> [WORK TO BE COMPLETED]: Repeat every record below exactly as written.
━━━━━━━━━━━━━━━━━━━━━━━━━━━━━━
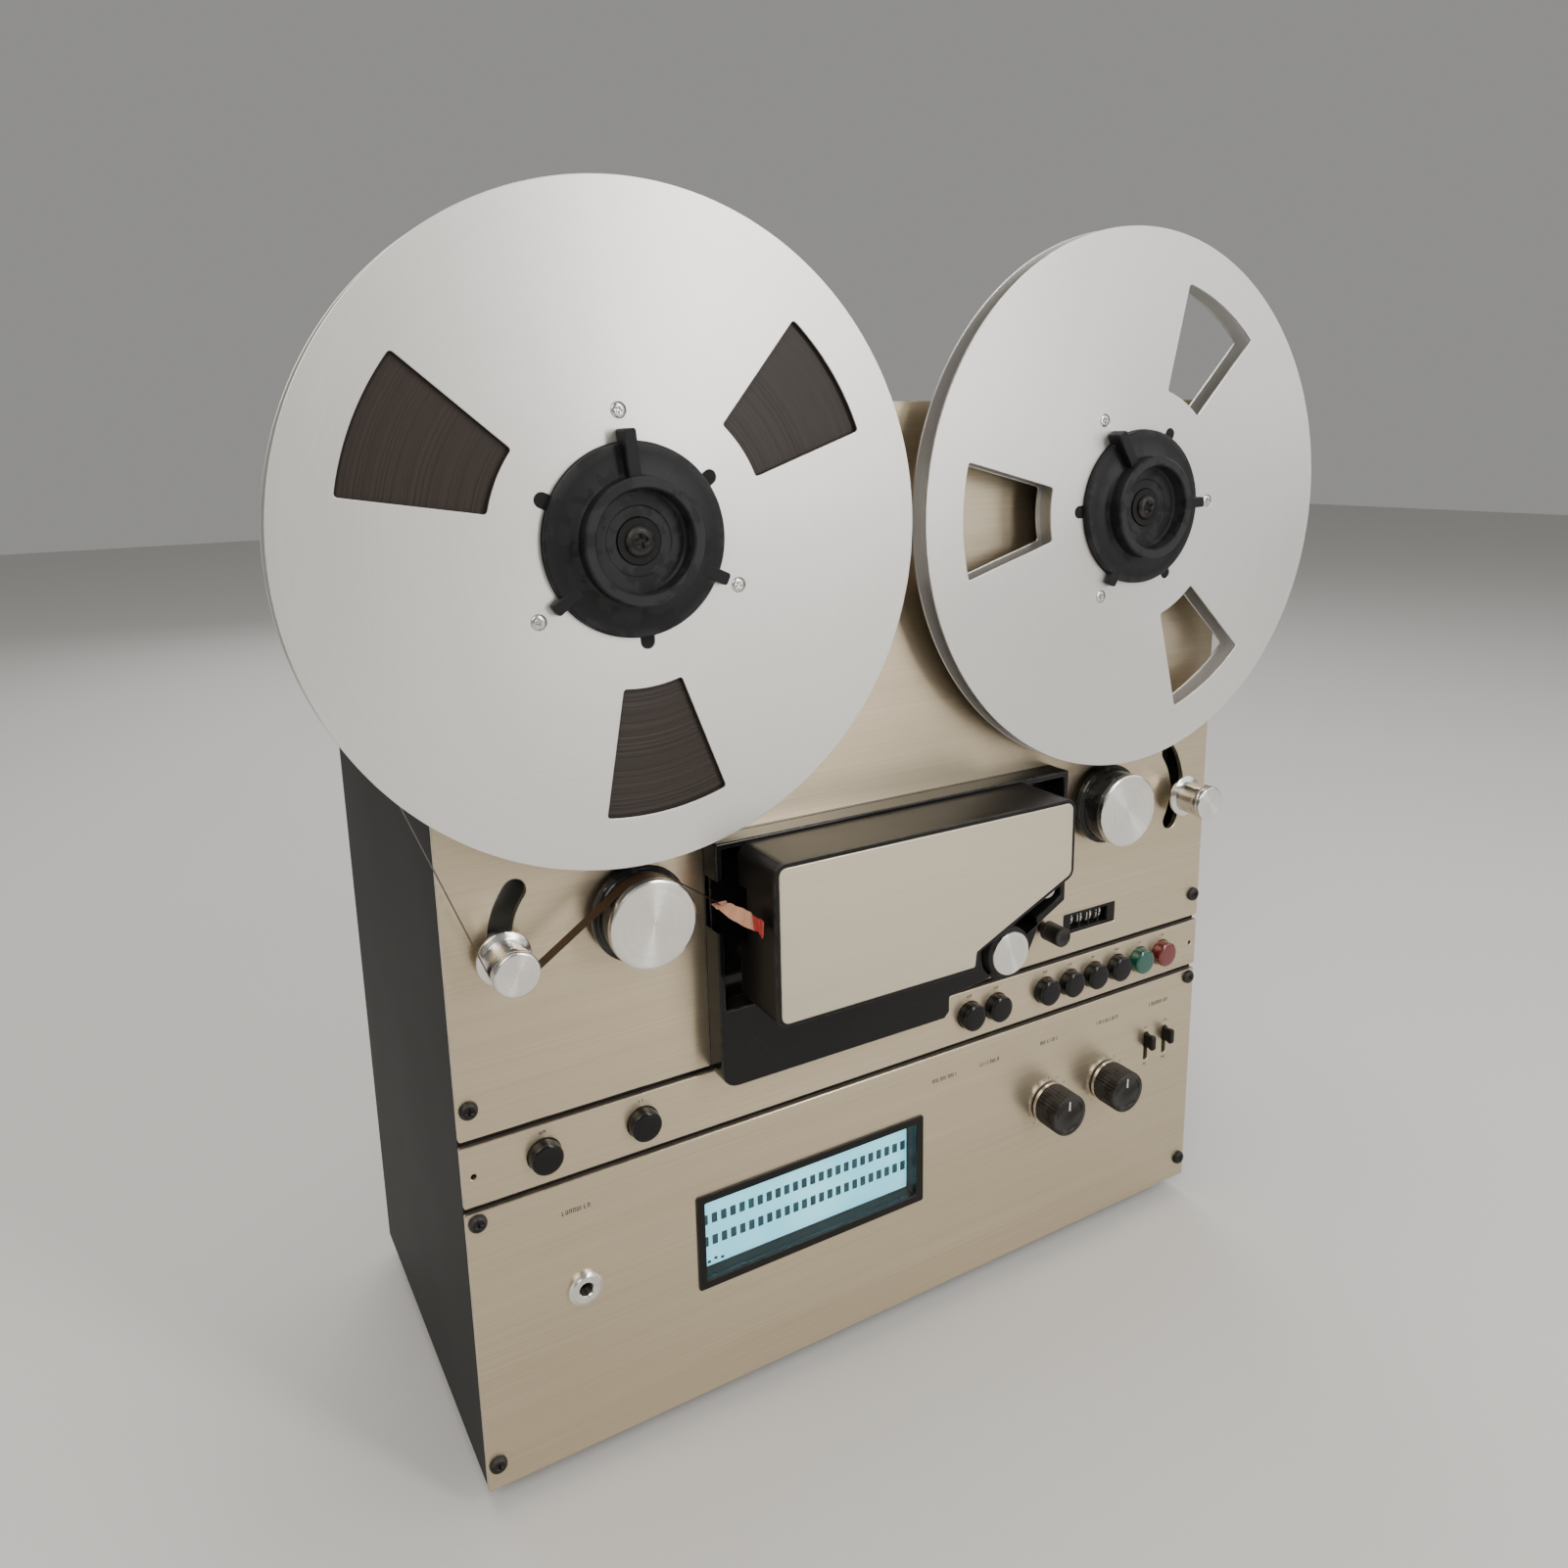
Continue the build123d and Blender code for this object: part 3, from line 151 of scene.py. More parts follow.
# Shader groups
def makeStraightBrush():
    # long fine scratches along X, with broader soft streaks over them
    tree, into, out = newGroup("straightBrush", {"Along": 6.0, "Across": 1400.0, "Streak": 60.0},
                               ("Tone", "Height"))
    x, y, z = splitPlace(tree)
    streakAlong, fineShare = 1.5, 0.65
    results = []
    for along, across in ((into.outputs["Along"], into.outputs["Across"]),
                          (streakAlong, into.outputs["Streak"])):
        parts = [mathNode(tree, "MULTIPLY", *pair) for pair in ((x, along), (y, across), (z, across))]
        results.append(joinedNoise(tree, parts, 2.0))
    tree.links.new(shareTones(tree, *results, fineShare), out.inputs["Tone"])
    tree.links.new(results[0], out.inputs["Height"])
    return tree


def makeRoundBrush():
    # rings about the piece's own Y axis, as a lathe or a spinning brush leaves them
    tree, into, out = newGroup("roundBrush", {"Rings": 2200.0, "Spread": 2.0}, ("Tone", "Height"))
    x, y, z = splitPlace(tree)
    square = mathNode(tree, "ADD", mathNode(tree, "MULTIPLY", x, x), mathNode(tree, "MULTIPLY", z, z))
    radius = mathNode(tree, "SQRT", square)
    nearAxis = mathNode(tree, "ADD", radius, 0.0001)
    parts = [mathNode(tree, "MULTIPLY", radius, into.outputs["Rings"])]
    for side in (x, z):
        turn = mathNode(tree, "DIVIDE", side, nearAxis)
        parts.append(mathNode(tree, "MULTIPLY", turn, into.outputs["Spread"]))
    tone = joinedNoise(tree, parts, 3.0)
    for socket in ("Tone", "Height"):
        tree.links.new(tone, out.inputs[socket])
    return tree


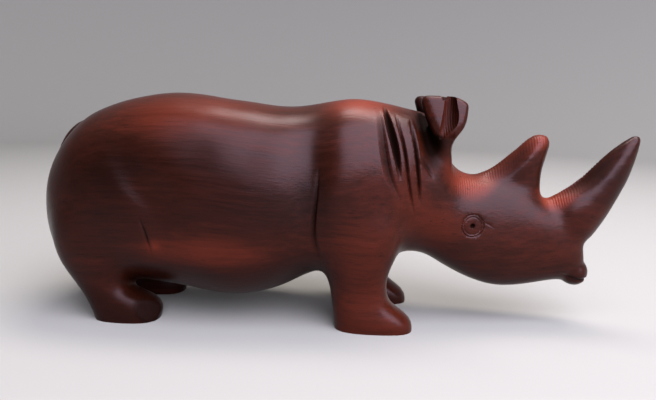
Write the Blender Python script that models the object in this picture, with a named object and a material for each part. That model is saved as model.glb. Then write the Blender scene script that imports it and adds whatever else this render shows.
━━━━━━━━━━━━━━━━━━━━━━━━━━━━━━
> [RESPONSE BELOW]:
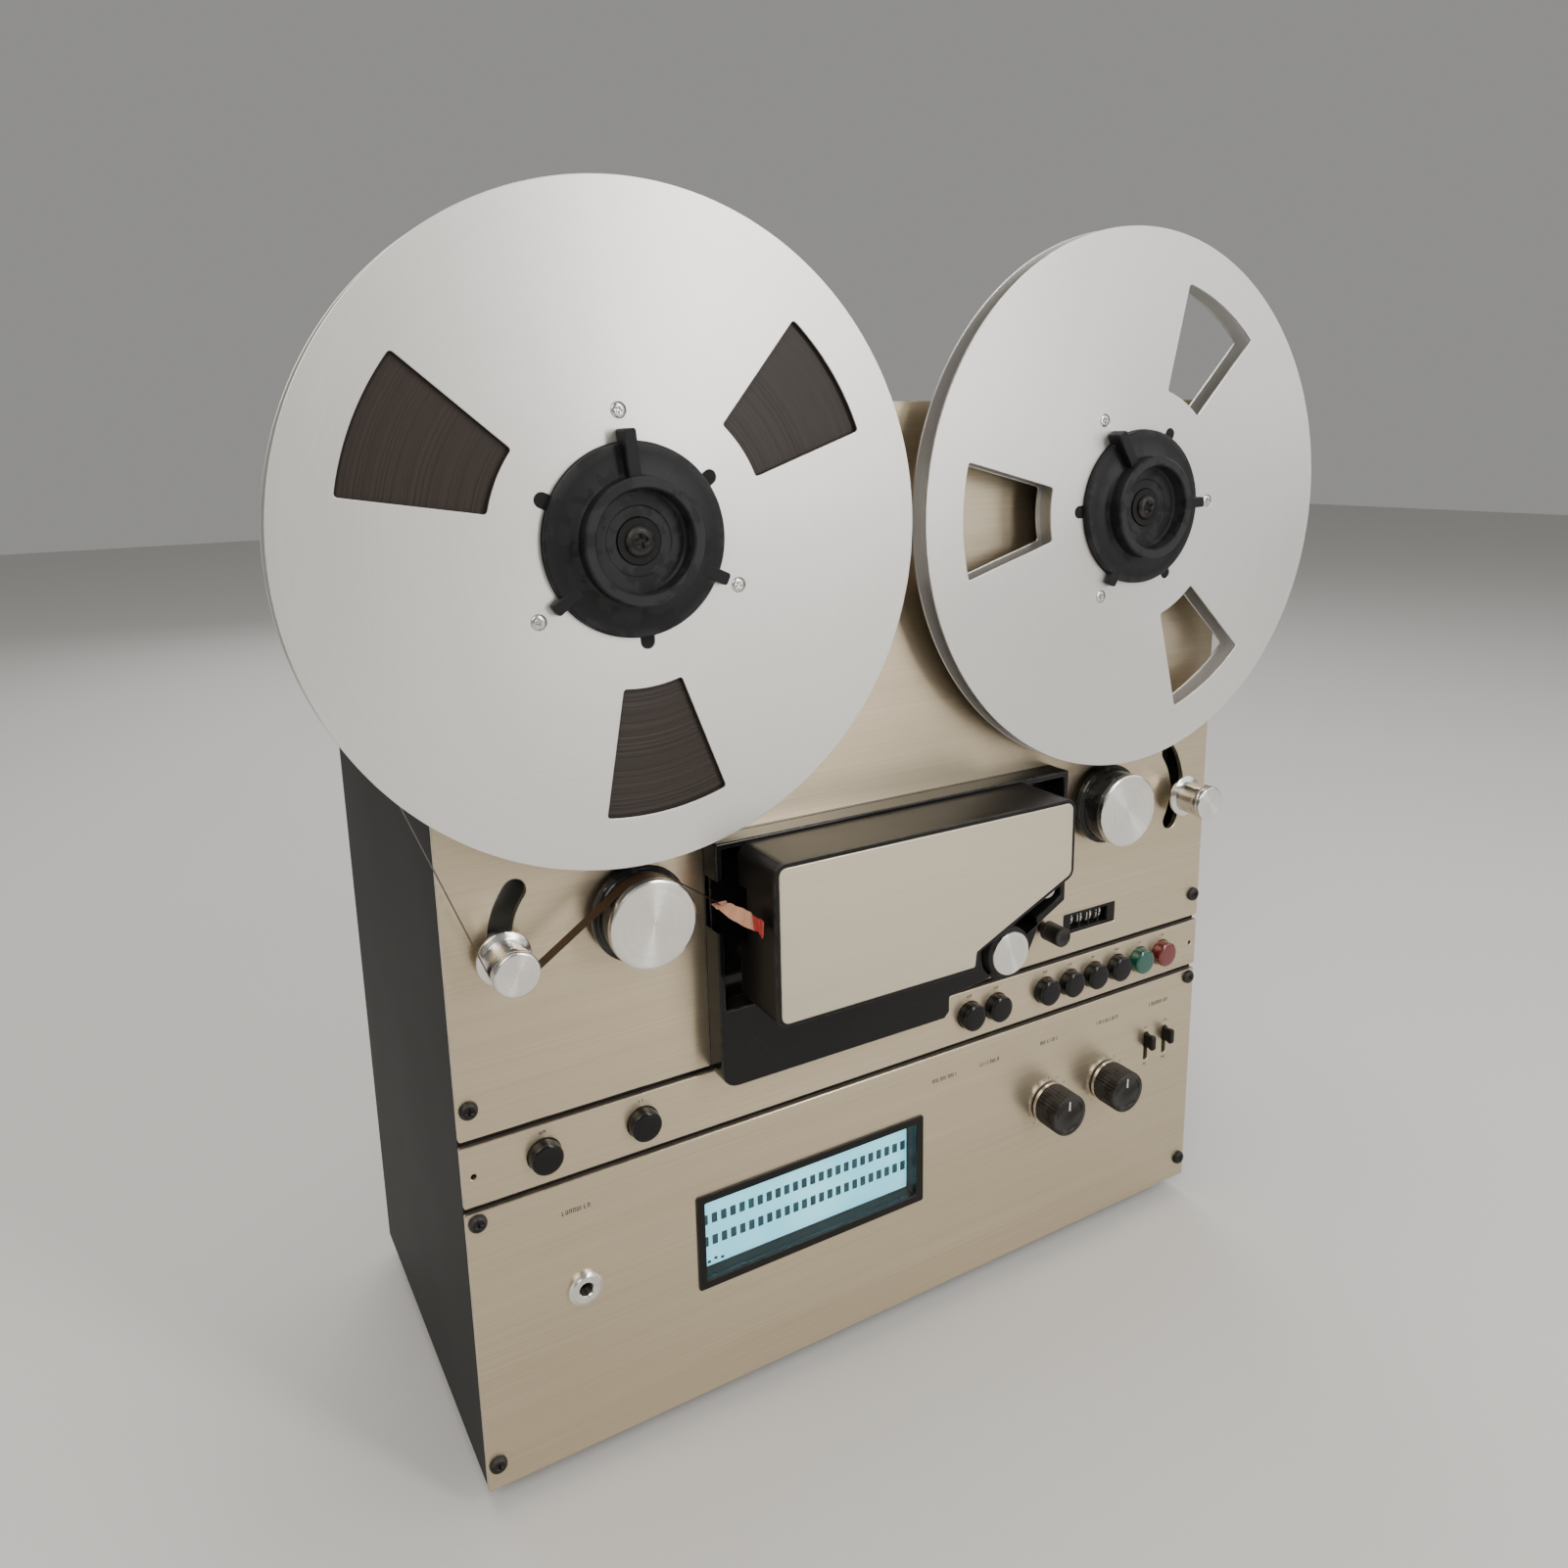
Continue the build123d and Blender code for this object: part 3, from line 151 of scene.py. More parts follow.
# Shader groups
def makeStraightBrush():
    # long fine scratches along X, with broader soft streaks over them
    tree, into, out = newGroup("straightBrush", {"Along": 6.0, "Across": 1400.0, "Streak": 60.0},
                               ("Tone", "Height"))
    x, y, z = splitPlace(tree)
    streakAlong, fineShare = 1.5, 0.65
    results = []
    for along, across in ((into.outputs["Along"], into.outputs["Across"]),
                          (streakAlong, into.outputs["Streak"])):
        parts = [mathNode(tree, "MULTIPLY", *pair) for pair in ((x, along), (y, across), (z, across))]
        results.append(joinedNoise(tree, parts, 2.0))
    tree.links.new(shareTones(tree, *results, fineShare), out.inputs["Tone"])
    tree.links.new(results[0], out.inputs["Height"])
    return tree


def makeRoundBrush():
    # rings about the piece's own Y axis, as a lathe or a spinning brush leaves them
    tree, into, out = newGroup("roundBrush", {"Rings": 2200.0, "Spread": 2.0}, ("Tone", "Height"))
    x, y, z = splitPlace(tree)
    square = mathNode(tree, "ADD", mathNode(tree, "MULTIPLY", x, x), mathNode(tree, "MULTIPLY", z, z))
    radius = mathNode(tree, "SQRT", square)
    nearAxis = mathNode(tree, "ADD", radius, 0.0001)
    parts = [mathNode(tree, "MULTIPLY", radius, into.outputs["Rings"])]
    for side in (x, z):
        turn = mathNode(tree, "DIVIDE", side, nearAxis)
        parts.append(mathNode(tree, "MULTIPLY", turn, into.outputs["Spread"]))
    tone = joinedNoise(tree, parts, 3.0)
    for socket in ("Tone", "Height"):
        tree.links.new(tone, out.inputs[socket])
    return tree


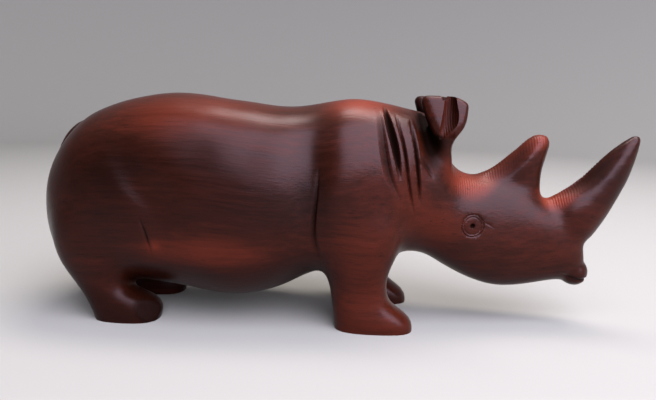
Write the Blender Python script that models the object in this picture, with a named object and a material for each part. That model is saved as model.glb. Then write the Blender scene script that imports it and adds whatever else this render shows.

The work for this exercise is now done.